## [STORED DATA]
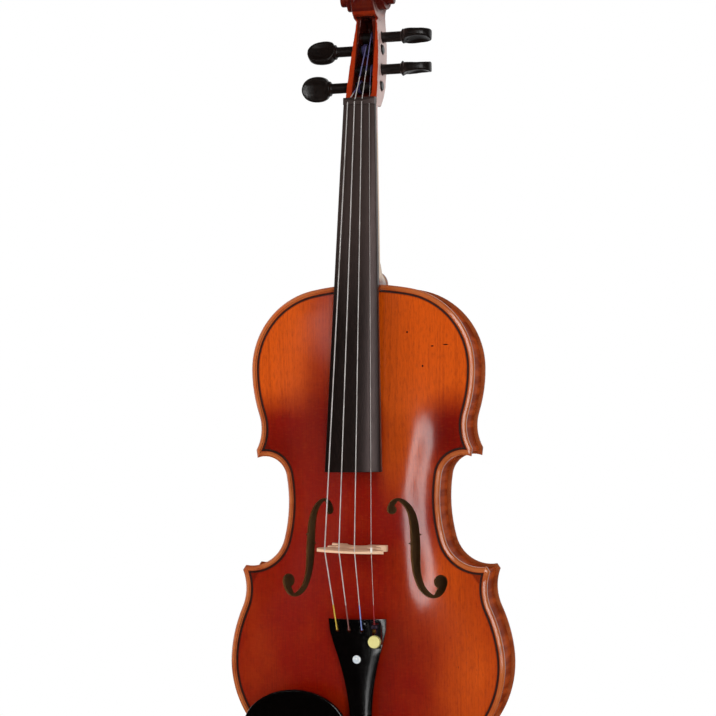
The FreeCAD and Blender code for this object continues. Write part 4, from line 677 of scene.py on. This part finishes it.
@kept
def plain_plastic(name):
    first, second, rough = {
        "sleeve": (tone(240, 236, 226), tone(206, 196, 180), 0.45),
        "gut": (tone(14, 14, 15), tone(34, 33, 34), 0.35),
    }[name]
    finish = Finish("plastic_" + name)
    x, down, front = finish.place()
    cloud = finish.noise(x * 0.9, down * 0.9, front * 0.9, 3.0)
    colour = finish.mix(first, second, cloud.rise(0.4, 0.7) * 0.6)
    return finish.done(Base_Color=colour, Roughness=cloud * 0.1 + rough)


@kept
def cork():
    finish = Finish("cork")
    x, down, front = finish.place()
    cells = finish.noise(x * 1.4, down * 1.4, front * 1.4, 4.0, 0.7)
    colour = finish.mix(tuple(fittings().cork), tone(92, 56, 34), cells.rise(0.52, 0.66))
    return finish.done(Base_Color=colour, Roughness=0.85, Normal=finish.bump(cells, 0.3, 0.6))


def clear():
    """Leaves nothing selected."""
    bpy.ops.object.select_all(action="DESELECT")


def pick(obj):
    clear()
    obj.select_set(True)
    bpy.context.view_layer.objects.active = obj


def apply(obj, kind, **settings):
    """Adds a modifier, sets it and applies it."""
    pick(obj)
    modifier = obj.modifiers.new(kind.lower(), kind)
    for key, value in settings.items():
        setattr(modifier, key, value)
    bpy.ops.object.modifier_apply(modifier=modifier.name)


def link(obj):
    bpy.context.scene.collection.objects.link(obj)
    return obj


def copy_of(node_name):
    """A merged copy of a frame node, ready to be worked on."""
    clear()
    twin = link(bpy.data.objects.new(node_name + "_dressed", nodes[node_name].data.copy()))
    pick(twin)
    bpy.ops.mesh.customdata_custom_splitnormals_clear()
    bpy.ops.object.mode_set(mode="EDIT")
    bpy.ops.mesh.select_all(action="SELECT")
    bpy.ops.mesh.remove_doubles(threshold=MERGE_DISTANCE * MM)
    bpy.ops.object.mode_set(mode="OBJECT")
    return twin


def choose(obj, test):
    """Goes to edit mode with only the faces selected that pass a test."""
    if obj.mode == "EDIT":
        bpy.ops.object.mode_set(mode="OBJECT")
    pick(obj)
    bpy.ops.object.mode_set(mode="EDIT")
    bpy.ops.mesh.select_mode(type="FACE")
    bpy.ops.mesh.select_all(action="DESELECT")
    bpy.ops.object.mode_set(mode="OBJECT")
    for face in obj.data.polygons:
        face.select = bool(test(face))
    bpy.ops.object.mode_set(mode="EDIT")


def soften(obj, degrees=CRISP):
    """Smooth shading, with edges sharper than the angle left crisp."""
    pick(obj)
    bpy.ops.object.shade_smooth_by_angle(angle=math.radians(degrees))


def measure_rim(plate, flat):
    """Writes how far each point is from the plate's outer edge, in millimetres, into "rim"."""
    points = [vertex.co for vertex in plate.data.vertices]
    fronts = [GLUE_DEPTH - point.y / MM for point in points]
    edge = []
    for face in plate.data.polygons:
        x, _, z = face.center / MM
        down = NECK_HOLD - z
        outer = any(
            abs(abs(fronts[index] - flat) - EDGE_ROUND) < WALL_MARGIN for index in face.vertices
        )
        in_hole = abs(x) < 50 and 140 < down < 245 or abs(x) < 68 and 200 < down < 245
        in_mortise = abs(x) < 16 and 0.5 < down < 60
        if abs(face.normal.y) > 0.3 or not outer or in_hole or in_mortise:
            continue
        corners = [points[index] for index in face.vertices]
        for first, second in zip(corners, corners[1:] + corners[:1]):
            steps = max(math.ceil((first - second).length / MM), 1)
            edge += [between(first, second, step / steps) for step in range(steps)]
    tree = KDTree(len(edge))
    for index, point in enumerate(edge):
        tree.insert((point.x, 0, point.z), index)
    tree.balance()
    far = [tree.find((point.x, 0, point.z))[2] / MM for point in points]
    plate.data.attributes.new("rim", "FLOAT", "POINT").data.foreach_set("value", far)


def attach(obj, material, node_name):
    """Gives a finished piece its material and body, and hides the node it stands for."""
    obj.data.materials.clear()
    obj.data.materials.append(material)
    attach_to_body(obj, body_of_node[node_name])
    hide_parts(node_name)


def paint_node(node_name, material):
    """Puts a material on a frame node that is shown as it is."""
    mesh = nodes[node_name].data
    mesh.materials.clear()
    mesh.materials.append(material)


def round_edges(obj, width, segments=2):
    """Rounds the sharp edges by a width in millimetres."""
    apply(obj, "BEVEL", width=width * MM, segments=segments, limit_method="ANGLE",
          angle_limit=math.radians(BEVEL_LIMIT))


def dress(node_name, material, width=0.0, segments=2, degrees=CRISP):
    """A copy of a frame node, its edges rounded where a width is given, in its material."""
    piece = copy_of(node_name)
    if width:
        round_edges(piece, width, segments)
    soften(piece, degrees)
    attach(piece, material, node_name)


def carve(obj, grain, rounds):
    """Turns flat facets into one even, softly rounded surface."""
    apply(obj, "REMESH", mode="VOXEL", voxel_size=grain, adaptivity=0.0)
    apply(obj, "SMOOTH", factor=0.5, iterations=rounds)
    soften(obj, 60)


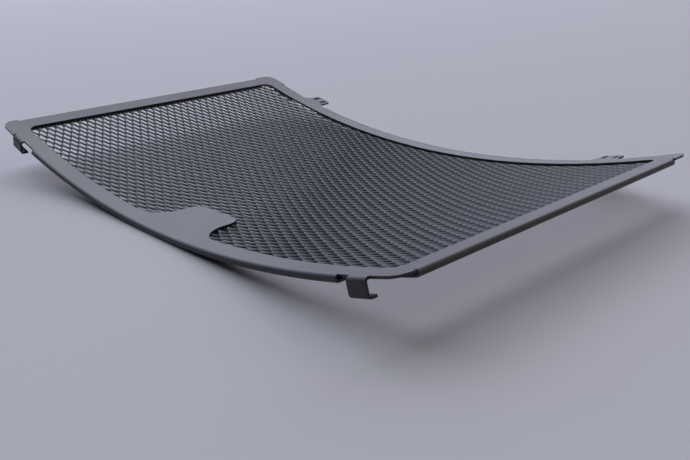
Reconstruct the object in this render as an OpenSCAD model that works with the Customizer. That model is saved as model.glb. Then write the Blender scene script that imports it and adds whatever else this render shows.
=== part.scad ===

## [WORK TO COMPLETE]
From the line that contains "Reconstruct the object" down to the last line of the listing above, repeat each line exactly, and include nothing else.

## [CORRECT ANSWER]
Reconstruct the object in this render as an OpenSCAD model that works with the Customizer. That model is saved as model.glb. Then write the Blender scene script that imports it and adds whatever else this render shows.
=== part.scad ===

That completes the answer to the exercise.